> **Your goal**: Return only the lines from the top of the material through the line marked by "from math import atan2, cos, radians, sin, tan", unaltered.

> **Information supplied**:
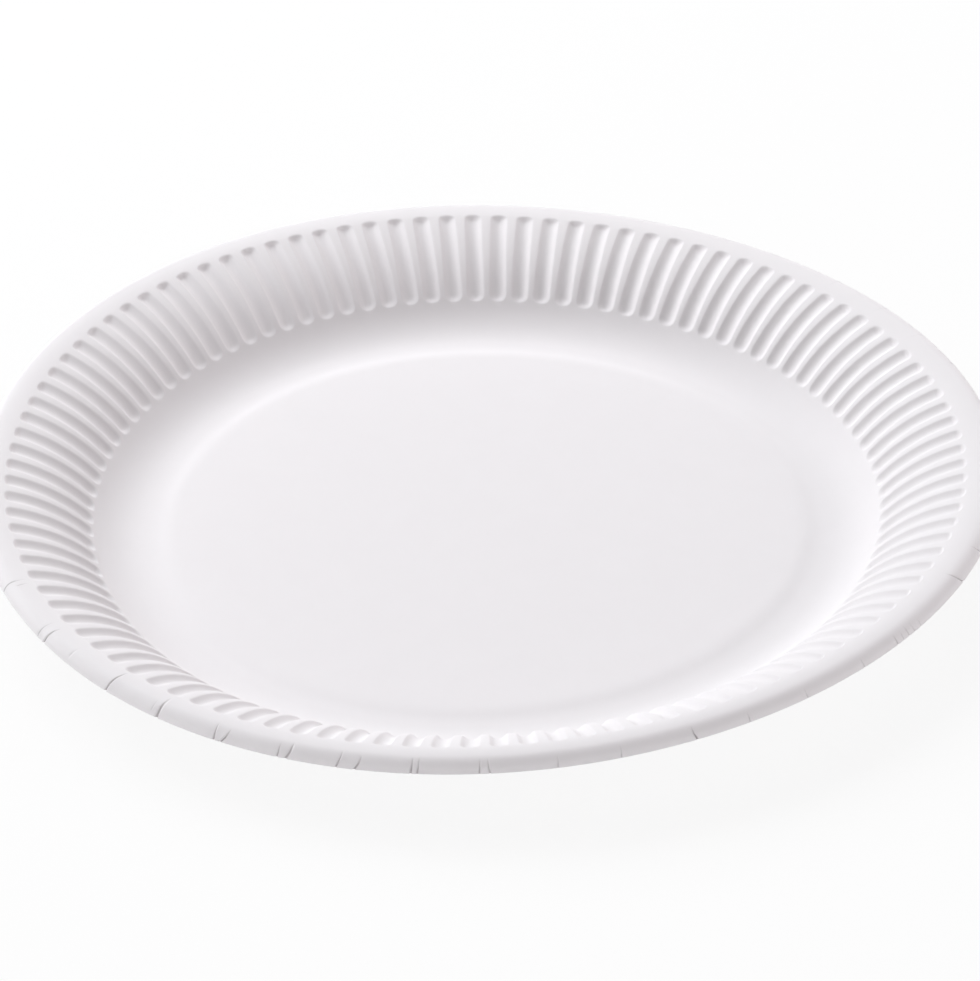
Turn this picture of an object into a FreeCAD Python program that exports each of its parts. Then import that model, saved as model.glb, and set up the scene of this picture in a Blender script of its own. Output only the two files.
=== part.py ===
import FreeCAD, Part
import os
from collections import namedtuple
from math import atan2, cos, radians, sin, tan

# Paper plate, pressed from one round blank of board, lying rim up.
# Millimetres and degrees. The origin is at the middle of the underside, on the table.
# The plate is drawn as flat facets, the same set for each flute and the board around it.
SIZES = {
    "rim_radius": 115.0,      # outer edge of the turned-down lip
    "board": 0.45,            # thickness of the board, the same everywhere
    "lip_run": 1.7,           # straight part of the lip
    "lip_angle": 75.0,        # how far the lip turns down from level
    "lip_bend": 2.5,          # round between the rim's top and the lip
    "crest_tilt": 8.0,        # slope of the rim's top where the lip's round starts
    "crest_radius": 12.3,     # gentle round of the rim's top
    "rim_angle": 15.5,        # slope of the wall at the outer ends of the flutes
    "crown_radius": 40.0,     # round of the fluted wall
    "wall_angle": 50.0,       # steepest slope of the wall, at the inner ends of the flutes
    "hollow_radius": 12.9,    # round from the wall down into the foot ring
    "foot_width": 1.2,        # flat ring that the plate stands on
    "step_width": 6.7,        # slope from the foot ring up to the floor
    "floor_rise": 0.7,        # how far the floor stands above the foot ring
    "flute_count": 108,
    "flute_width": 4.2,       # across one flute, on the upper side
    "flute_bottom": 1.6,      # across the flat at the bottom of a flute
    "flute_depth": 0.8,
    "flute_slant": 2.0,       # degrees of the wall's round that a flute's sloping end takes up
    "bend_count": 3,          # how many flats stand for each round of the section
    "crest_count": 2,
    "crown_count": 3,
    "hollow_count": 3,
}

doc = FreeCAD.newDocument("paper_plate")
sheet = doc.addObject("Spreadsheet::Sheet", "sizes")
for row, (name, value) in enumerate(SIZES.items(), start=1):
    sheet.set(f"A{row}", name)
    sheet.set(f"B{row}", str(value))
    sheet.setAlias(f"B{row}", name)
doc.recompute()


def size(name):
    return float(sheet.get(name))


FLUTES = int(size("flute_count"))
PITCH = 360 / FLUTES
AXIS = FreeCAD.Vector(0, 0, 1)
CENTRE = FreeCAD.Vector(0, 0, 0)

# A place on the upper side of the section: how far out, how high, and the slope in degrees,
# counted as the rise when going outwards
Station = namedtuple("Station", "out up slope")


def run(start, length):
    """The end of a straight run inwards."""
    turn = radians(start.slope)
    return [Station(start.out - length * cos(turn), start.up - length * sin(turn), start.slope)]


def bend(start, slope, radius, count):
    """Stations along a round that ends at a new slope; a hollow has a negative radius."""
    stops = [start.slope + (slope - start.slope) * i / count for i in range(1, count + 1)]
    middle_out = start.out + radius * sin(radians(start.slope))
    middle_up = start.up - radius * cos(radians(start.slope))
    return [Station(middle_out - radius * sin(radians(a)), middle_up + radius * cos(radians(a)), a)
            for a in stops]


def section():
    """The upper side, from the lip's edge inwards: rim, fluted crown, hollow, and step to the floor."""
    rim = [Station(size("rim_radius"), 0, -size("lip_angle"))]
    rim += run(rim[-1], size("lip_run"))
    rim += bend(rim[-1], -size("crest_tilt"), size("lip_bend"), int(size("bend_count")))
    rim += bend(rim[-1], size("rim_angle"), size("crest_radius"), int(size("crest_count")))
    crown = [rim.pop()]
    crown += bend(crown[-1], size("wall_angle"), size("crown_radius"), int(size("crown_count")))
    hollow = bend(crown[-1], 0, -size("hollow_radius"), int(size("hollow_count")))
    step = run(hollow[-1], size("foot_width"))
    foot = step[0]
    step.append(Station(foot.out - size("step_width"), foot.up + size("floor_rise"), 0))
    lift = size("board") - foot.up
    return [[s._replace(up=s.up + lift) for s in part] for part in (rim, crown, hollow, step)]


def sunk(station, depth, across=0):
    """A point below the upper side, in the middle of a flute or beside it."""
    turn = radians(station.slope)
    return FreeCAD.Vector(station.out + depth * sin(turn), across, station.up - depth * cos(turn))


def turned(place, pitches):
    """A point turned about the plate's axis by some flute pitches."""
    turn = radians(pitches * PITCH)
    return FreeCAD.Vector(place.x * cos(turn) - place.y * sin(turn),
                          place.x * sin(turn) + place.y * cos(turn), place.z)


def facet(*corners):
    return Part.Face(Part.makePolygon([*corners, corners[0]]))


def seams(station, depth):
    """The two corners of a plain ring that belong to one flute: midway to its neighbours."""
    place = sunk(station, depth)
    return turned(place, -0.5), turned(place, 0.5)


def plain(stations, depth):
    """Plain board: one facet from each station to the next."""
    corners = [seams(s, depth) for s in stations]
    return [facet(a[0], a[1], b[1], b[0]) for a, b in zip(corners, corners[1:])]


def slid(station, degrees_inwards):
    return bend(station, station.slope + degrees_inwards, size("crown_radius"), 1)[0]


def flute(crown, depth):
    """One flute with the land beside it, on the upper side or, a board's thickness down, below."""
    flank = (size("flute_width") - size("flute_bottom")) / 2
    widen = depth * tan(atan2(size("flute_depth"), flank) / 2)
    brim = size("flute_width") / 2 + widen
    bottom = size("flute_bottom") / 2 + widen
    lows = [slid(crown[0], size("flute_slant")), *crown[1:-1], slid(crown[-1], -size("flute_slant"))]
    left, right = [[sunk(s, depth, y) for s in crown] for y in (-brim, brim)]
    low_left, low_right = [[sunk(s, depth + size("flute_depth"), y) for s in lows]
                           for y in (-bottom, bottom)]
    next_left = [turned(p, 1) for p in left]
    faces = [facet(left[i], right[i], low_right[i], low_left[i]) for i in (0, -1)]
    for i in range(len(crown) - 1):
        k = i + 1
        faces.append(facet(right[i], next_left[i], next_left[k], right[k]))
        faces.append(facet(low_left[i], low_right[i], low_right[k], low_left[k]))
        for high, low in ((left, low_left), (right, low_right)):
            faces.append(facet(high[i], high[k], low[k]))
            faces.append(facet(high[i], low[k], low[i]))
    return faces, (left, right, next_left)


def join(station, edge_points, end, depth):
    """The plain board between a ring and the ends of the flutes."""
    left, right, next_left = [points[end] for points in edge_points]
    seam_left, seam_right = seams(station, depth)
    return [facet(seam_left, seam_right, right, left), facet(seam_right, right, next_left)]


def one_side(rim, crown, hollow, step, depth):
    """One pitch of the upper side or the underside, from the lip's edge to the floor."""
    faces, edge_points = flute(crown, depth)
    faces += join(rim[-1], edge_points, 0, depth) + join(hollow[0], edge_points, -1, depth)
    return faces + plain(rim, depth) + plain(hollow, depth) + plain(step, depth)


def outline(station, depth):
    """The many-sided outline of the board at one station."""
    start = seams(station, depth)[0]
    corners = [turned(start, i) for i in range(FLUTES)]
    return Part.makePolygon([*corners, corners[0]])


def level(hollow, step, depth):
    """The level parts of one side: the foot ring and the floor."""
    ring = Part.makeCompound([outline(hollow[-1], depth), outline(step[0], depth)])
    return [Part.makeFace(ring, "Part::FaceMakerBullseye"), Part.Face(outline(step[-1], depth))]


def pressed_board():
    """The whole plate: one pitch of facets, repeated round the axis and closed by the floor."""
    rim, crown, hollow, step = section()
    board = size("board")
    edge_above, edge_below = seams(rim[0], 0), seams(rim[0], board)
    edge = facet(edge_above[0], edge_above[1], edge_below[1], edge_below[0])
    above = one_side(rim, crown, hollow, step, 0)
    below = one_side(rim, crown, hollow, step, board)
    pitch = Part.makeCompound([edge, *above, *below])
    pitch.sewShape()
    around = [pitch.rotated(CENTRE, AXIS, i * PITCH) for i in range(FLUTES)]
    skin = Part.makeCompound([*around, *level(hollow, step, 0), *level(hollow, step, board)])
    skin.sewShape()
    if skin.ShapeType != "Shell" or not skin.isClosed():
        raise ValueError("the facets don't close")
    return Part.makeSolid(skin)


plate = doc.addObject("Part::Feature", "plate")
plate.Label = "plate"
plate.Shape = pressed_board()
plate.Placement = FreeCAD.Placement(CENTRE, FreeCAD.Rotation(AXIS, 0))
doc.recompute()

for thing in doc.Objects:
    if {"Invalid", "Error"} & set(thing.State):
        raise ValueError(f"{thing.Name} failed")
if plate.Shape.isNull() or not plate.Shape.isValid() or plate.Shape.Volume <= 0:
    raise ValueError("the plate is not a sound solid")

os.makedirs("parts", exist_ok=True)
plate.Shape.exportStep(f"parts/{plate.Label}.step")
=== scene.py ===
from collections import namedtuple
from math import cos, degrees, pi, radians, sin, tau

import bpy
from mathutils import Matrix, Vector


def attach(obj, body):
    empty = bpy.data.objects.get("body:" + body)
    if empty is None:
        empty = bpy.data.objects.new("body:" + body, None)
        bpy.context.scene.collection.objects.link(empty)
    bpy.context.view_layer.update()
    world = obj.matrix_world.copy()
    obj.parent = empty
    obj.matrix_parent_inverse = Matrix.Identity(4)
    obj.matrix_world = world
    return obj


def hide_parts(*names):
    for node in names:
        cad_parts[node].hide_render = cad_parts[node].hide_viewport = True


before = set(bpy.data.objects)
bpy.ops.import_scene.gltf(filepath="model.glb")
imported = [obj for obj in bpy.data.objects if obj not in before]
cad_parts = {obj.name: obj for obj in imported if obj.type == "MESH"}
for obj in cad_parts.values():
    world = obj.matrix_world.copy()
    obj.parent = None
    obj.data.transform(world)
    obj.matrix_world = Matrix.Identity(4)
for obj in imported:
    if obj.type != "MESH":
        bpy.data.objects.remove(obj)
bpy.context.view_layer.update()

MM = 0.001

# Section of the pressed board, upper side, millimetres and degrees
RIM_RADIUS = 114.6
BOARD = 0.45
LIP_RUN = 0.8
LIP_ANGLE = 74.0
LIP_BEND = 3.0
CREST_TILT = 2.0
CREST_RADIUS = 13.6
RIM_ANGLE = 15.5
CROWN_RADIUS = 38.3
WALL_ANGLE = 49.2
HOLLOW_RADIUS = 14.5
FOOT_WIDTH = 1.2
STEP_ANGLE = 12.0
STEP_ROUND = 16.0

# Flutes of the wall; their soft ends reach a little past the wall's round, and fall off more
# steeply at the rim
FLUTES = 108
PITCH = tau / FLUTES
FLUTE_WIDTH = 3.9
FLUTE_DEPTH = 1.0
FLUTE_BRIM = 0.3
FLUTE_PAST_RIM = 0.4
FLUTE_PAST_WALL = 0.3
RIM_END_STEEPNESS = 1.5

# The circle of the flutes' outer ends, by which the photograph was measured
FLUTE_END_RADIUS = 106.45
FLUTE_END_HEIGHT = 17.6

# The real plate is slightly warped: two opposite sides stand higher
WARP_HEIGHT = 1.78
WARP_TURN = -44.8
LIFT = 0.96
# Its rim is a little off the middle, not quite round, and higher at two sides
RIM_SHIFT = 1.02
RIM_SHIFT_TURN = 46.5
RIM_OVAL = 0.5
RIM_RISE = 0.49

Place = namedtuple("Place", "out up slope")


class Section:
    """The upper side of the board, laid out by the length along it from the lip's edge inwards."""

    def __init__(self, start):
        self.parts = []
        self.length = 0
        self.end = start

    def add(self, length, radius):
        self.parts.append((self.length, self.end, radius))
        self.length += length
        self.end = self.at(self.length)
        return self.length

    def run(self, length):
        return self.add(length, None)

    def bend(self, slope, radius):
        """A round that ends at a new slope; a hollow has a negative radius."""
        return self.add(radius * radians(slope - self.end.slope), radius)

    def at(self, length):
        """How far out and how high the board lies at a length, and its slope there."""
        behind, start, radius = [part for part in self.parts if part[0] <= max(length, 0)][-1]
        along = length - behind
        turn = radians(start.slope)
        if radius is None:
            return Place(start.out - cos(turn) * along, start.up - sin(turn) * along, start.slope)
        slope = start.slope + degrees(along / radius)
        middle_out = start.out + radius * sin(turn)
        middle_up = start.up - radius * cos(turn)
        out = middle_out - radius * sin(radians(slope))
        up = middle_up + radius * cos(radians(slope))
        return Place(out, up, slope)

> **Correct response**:
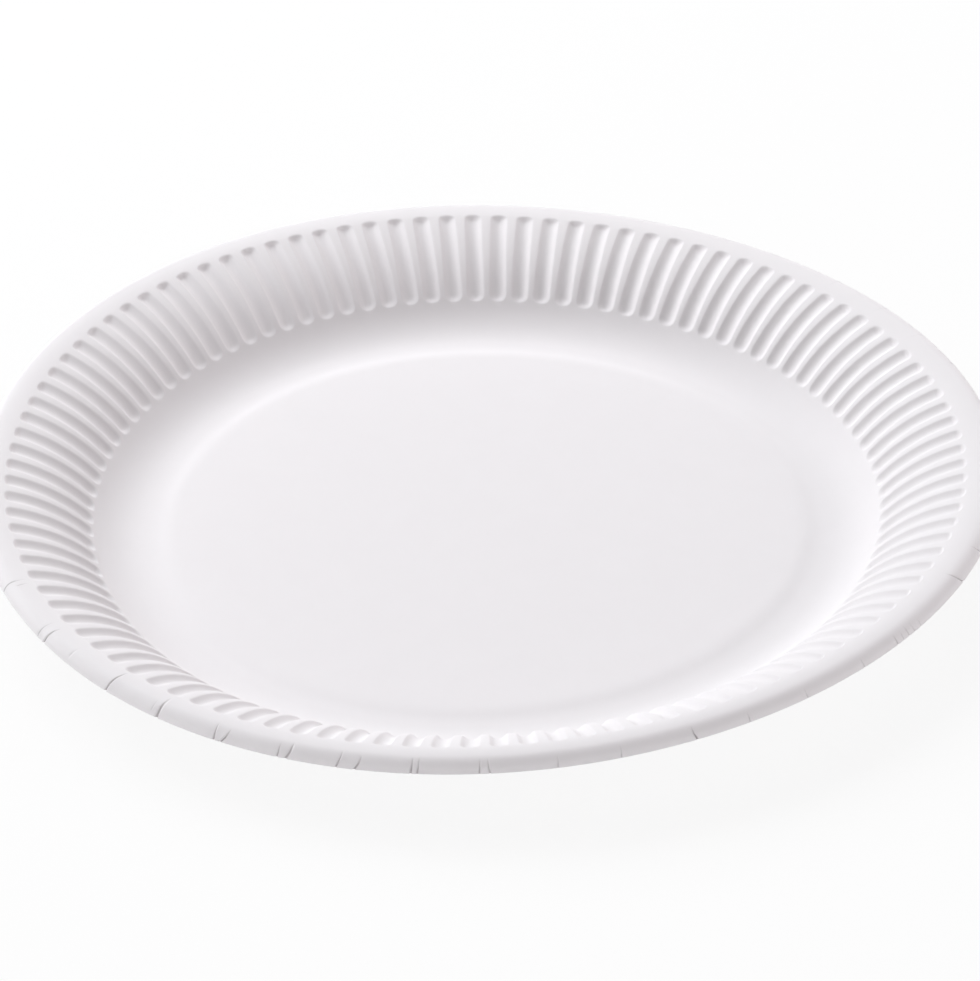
Turn this picture of an object into a FreeCAD Python program that exports each of its parts. Then import that model, saved as model.glb, and set up the scene of this picture in a Blender script of its own. Output only the two files.
=== part.py ===
import FreeCAD, Part
import os
from collections import namedtuple
from math import atan2, cos, radians, sin, tan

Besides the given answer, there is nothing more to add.